### The input
****************
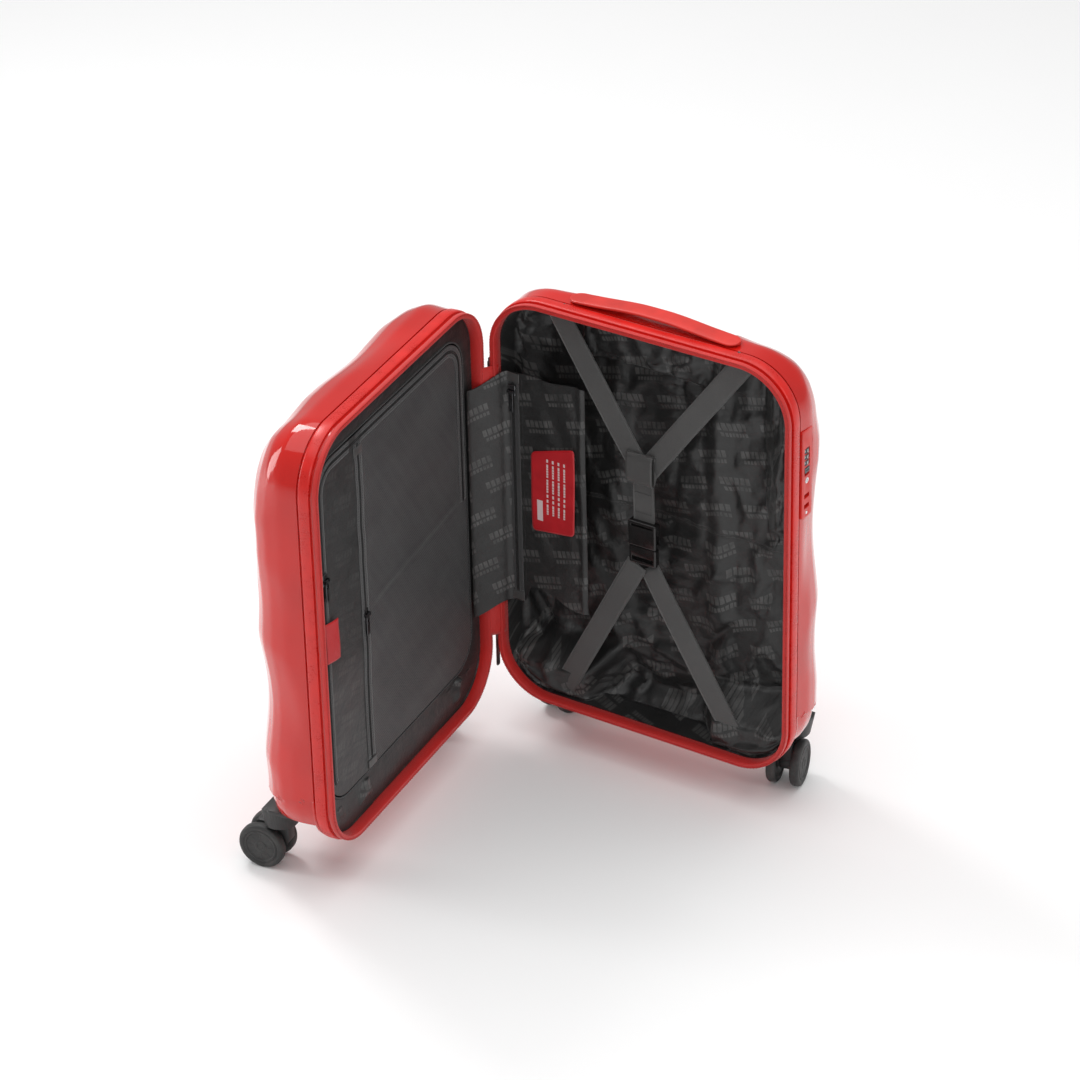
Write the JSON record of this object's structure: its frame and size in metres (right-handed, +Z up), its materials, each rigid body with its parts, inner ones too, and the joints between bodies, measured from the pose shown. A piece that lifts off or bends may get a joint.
****************
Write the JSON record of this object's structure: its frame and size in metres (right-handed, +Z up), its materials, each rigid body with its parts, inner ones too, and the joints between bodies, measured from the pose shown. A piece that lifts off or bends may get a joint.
****************
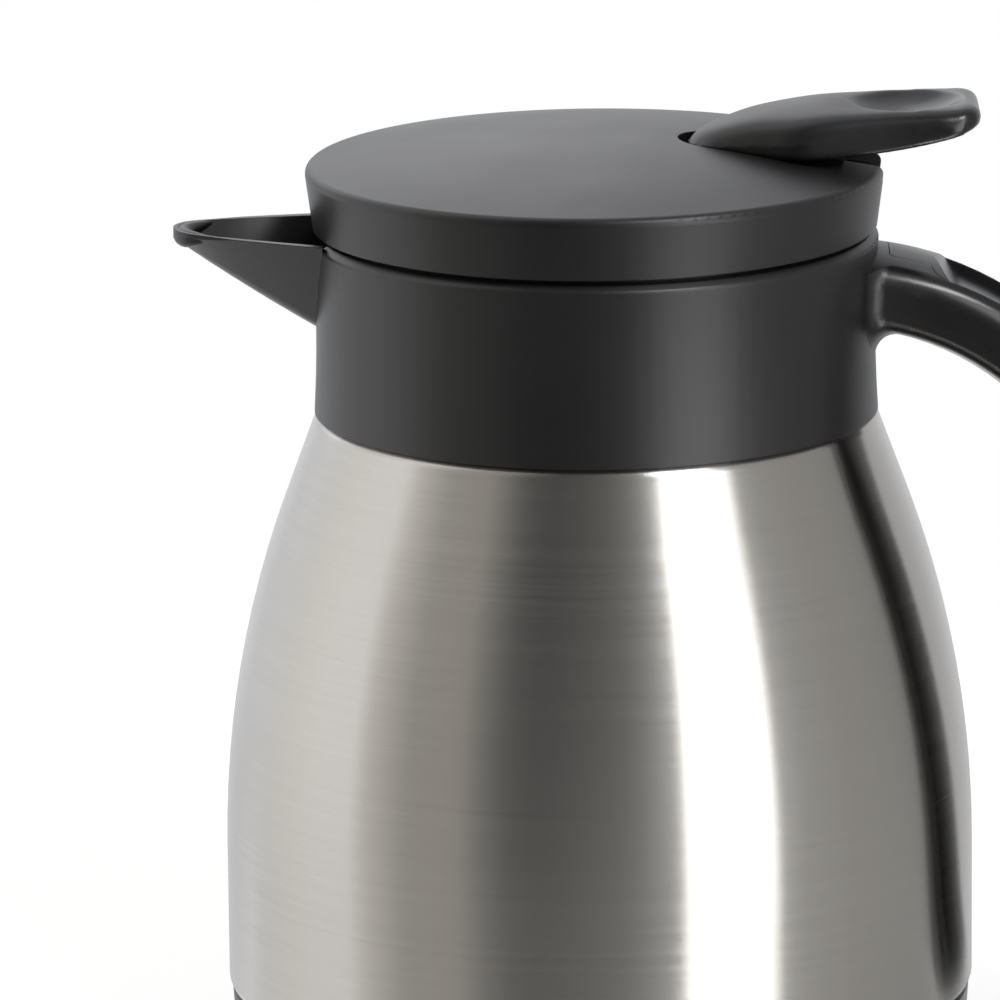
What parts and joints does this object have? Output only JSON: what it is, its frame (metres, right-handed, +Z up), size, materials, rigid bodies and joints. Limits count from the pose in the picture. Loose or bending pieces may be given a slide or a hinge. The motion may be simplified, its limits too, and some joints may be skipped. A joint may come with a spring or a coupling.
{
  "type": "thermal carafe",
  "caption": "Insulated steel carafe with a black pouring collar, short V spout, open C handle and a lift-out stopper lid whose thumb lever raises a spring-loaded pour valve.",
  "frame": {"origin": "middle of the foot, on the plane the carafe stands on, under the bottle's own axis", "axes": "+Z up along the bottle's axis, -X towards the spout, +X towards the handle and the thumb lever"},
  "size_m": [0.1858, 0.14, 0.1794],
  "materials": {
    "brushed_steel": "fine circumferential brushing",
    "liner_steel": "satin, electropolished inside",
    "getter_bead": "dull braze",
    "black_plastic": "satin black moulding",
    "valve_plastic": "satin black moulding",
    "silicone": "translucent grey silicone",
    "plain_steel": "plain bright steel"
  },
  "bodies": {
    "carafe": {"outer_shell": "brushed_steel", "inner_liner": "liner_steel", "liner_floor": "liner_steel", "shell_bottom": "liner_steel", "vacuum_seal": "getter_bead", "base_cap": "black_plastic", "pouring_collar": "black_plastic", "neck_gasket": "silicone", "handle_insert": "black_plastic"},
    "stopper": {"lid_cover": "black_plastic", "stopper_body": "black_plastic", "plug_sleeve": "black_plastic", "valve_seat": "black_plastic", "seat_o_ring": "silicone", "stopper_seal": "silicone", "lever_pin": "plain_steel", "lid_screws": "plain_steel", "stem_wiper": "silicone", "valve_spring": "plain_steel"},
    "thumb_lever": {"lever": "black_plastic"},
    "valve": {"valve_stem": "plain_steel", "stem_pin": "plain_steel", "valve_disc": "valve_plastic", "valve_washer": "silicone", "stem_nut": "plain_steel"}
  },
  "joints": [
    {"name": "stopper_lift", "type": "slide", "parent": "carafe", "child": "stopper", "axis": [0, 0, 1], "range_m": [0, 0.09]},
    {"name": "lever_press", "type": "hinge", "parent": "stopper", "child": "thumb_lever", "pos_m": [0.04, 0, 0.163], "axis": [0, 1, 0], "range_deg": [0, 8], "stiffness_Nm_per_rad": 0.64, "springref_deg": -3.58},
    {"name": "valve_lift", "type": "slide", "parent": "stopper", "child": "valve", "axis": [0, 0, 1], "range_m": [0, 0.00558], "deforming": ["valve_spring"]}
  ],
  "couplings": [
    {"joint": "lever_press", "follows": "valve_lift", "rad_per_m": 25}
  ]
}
****************
### Exercise
Using the listing above, return all lines where the word "hinge" occurs.

### The response
What parts and joints does this object have? Output only JSON: what it is, its frame (metres, right-handed, +Z up), size, materials, rigid bodies and joints. Limits count from the pose in the picture. Loose or bending pieces may be given a slide or a hinge. The motion may be simplified, its limits too, and some joints may be skipped. A joint may come with a spring or a coupling.
    {"name": "lever_press", "type": "hinge", "parent": "stopper", "child": "thumb_lever", "pos_m": [0.04, 0, 0.163], "axis": [0, 1, 0], "range_deg": [0, 8], "stiffness_Nm_per_rad": 0.64, "springref_deg": -3.58},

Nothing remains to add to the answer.